Choosing a yeast strain based on name can be a great way to begin – Czech lager for Pilsner, for instance. But certainly, on top of the name, you have to look into other factors before deciding if the strain you’ve got is actually what you want.
Here are performance indicators that will help you decide on a yeast strain:
Attenuation is the portion (%) of wort sugars available that a yeast strain actually ferments. The usual value range is from 72% down (minimum) to 78% up (maximum). Attenuation though is largely an issue of style and preference. The idea is to select a yeast strain that comes with a level of attenuation that is perfect for your palate.
Yeast cells’ tendency to form a cluster as they reach a particular mass and settle on the bottom part of the fermentor is called flocculation. British strains are known for being flocculent: once fermentation is done (sometimes, this happens prior!), yeast cells transform into a compact cake on the floor of the fermentor and then disintegrate. On the contrary, Weizen yeasts are popular for being not so flocculent, meaning they typically stay suspended. Sometimes, separating the yeast even calls for the beer’s refrigeration or centrifugation. The best option is the strain whose flocculation is the best fit for the beer you plan to brew.

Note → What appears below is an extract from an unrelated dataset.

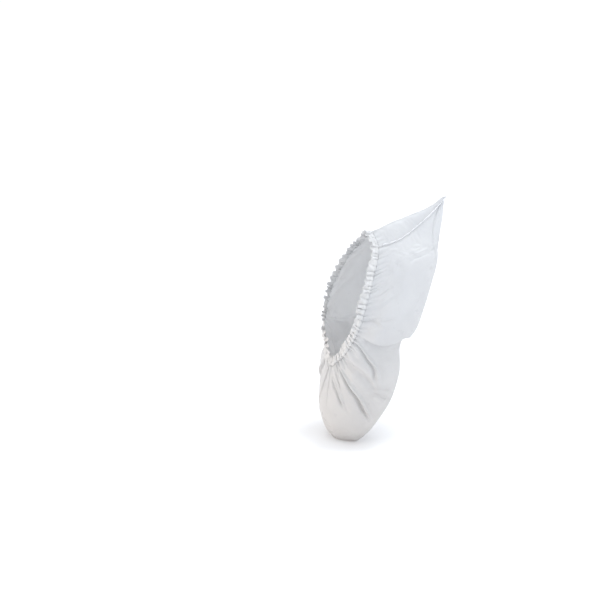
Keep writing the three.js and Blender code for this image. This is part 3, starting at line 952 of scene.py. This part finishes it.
def blended(tree, share, first, second, blend="MIX"):
    """A colour mixed from a socket's colour and a plain one."""
    made = node(tree, "ShaderNodeMix", data_type="RGBA", blend_type=blend)
    tree.links.new(share, made.inputs[MIX_SHARE])
    tree.links.new(first, made.inputs[MIX_FIRST])
    made.inputs[MIX_SECOND].default_value = second
    return made.outputs[MIX_RESULT]


def film_colour(tree, place, colours):
    """A faint mottle between two whites, with painted warmth and shade over the toes, and lighter
    on the inner face for the light that comes through the film.
    """
    mottle = noise(tree, place, **MOTTLE)
    tint = node(tree, "ShaderNodeValToRGB")
    for element, position, colour in zip(tint.color_ramp.elements, MOTTLE_RANGE, colours):
        element.position = position
        element.color = (*colour, 1)
    tree.links.new(mottle, tint.inputs["Fac"])
    # Painted see-through warmth and shade of the shoe inside, growing towards the floor over the
    # toes.
    height = node(tree, "ShaderNodeSeparateXYZ")
    tree.links.new(place, height.inputs["Vector"])
    toes = node(tree, "ShaderNodeMapRange", From_Min=TOE_PAINTED_SHOE_TINT_TOP, From_Max=FLOOR)
    tree.links.new(height.outputs["Z"], toes.inputs["Value"])
    painted_toe_colour = blended(tree, toes.outputs["Result"], tint.outputs["Color"], TOE_PAINTED_SHOE_TINT, "MULTIPLY")
    backing = node(tree, "ShaderNodeAttribute", attribute_name=INSIDE)
    return blended(tree, backing.outputs["Fac"], painted_toe_colour, INSIDE_COLOUR)


def film_roughness(tree, place, smoothest, roughest):
    """Roughness that varies a little over the film."""
    rough = node(tree, "ShaderNodeMapRange", To_Min=smoothest, To_Max=roughest)
    tree.links.new(noise(tree, place, **GLOSS), rough.inputs["Value"])
    return rough.outputs["Result"]


def film_relief(tree, place, emboss, crinkle):
    """The normal of fine embossed cells on coarser crinkles."""
    cells = node(tree, "ShaderNodeTexVoronoi", Scale=EMBOSS_SCALE)
    tree.links.new(place, cells.inputs["Vector"])
    fine = node(tree, "ShaderNodeBump", Strength=emboss, Distance=EMBOSS_HEIGHT)
    tree.links.new(cells.outputs["Distance"], fine.inputs["Height"])
    coarse = node(tree, "ShaderNodeBump", Strength=crinkle, Distance=CRINKLE_HEIGHT)
    tree.links.new(noise(tree, place, **CRINKLE), coarse.inputs["Height"])
    tree.links.new(fine.outputs["Normal"], coarse.inputs["Normal"])
    return coarse.outputs["Normal"]


def film_material(name):
    """White film that lets some light through."""
    look = dict(zip(LOOK_COLUMNS, LOOKS[name]))
    material = bpy.data.materials.new(name)
    material.use_nodes = True
    tree = material.node_tree
    tree.nodes.clear()
    link = tree.links.new
    place = node(tree, "ShaderNodeTexCoord").outputs["Object"]
    colour = film_colour(tree, place, (look["dark"], look["light"]))
    normal = film_relief(tree, place, look["emboss"], look["crinkle"])

    skin = node(tree, "ShaderNodeBsdfPrincipled", **FILM_SKIN)
    link(colour, skin.inputs["Base Color"])
    link(film_roughness(tree, place, *look["roughness"]), skin.inputs["Roughness"])
    link(normal, skin.inputs["Normal"])
    glow = node(tree, "ShaderNodeBsdfTranslucent")
    link(colour, glow.inputs["Color"])
    link(normal, glow.inputs["Normal"])
    mix = node(tree, "ShaderNodeMixShader", Fac=look["see_through"])
    link(skin.outputs["BSDF"], mix.inputs[1])
    link(glow.outputs["BSDF"], mix.inputs[2])
    out = node(tree, "ShaderNodeOutputMaterial")
    link(mix.outputs["Shader"], out.inputs["Surface"])
    return material


def floor_material():
    """A plain matt floor."""
    material = bpy.data.materials.new("floor")
    material.use_nodes = True
    shader = material.node_tree.nodes["Principled BSDF"]
    for name, value in FLOOR_SKIN.items():
        shader.inputs[name.replace("_", " ")].default_value = value
    return material


def make_floor():
    """A plain pale floor under the toe."""
    near, far = -FLOOR_HALF, FLOOR_HALF
    corners = [(near, near, FLOOR), (far, near, FLOOR), (far, far, FLOOR), (near, far, FLOOR)]
    mesh = bpy.data.meshes.new("floor")
    mesh.from_pydata(corners, [], [(0, 1, 2, 3)])
    mesh.materials.append(floor_material())
    floor = bpy.data.objects.new("floor", mesh)
    bpy.context.scene.collection.objects.link(floor)


def make_camera():
    """A camera at the photo's angle and framing."""
    right = Vector((math.cos(VIEW_AZIMUTH), math.sin(VIEW_AZIMUTH), 0))
    level = Vector((math.sin(VIEW_AZIMUTH), -math.cos(VIEW_AZIMUTH), 0))
    back = level * math.cos(VIEW_ELEVATION) + Vector((0, 0, math.sin(VIEW_ELEVATION)))
    target = right * VIEW_RIGHT + back.cross(right) * VIEW_UP
    data = bpy.data.cameras.new("camera")
    data.lens = data.sensor_width * VIEW_DISTANCE / VIEW_WIDTH
    camera = bpy.data.objects.new("camera", data)
    camera.location = target + back * VIEW_DISTANCE
    camera.rotation_euler = (-back).to_track_quat("-Z", "Y").to_euler()
    bpy.context.scene.collection.objects.link(camera)
    bpy.context.scene.camera = camera


def stand_light(data, place, target, power, colour):
    """A light that stands at a place and faces a target."""
    data.energy = power
    data.color = colour
    light = bpy.data.objects.new(data.name, data)
    light.location = place
    facing = Vector(target) - Vector(place)
    light.rotation_euler = facing.to_track_quat("-Z", "Y").to_euler()
    bpy.context.scene.collection.objects.link(light)


def make_lights():
    """Soft round lamps and the heel's spot."""
    for row in LAMPS:
        lamp = dict(zip(LAMP_COLUMNS, row))
        data = bpy.data.lights.new(lamp["name"], "AREA")
        data.shape = "DISK"
        data.size = lamp["size"]
        stand_light(data, lamp["place"], COVER_MIDDLE, lamp["power"], lamp["colour"])
    spot = HEEL_SPOT
    data = bpy.data.lights.new("heel", "SPOT")
    data.shadow_soft_size = spot["radius"]
    data.spot_size = spot["spread"]
    data.spot_blend = 1
    stand_light(data, spot["place"], spot["target"], spot["power"], spot["colour"])


def make_sky():
    """An even bright sky, which is the background too."""
    world = bpy.data.worlds.new("studio")
    world.use_nodes = True
    sky = world.node_tree.nodes["Background"]
    sky.inputs["Color"].default_value = SKY_COLOUR
    sky.inputs["Strength"].default_value = SKY_STRENGTH
    bpy.context.scene.world = world
    bpy.context.scene.view_settings.view_transform = "Standard"


make_camera()
make_floor()
make_lights()
make_sky()

film = make_film(film_material("film"))
hem = make_hem(film_material("hem_film"))
seam = make_seam(film_material("seam_film"))
for piece, cad_node, slot in (
    (film, "film_bag", "film"),
    (hem, "elastic_hem", "hem_film"),
    (seam, "heel_seam", "seam_film"),
):
    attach(piece, "root")
    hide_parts(cad_node)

How much alcohol it takes to stop a yeast strain from working is known as alcohol tolerance. Over the years, brewers have pressured yeast strains to survive in various conditions. And apparently, those yeast strains that are used to manufacture high-alcohol beers have measured up to expectations. Regardless of how much alcohol you want to put in your beer, pick a strain that can stand it.
Range of Temperature
In the context of yeast strains, temperature range is the range of temperature that a certain yeast strain is expected to act best. Most, if not all, yeasts ferment in temperatures higher than their limits, but the results will be hardly the same for each one. Hence, you’ll want to know the best temperature range for your chosen strain for two important reasons – first, so you can use equipment that ferments at the right temperature, and second, so you can adjust your fermenting temperature, depending on the flavor you want for your beer.
Lasty, while the first four indicators we have mentioned are all measurable, sensory profile is subjective. It all boils down the person who does the “sensing.” Which means, if you are interested in a certain yeast strain’s sensory profile, the only way to get it is by brewing it.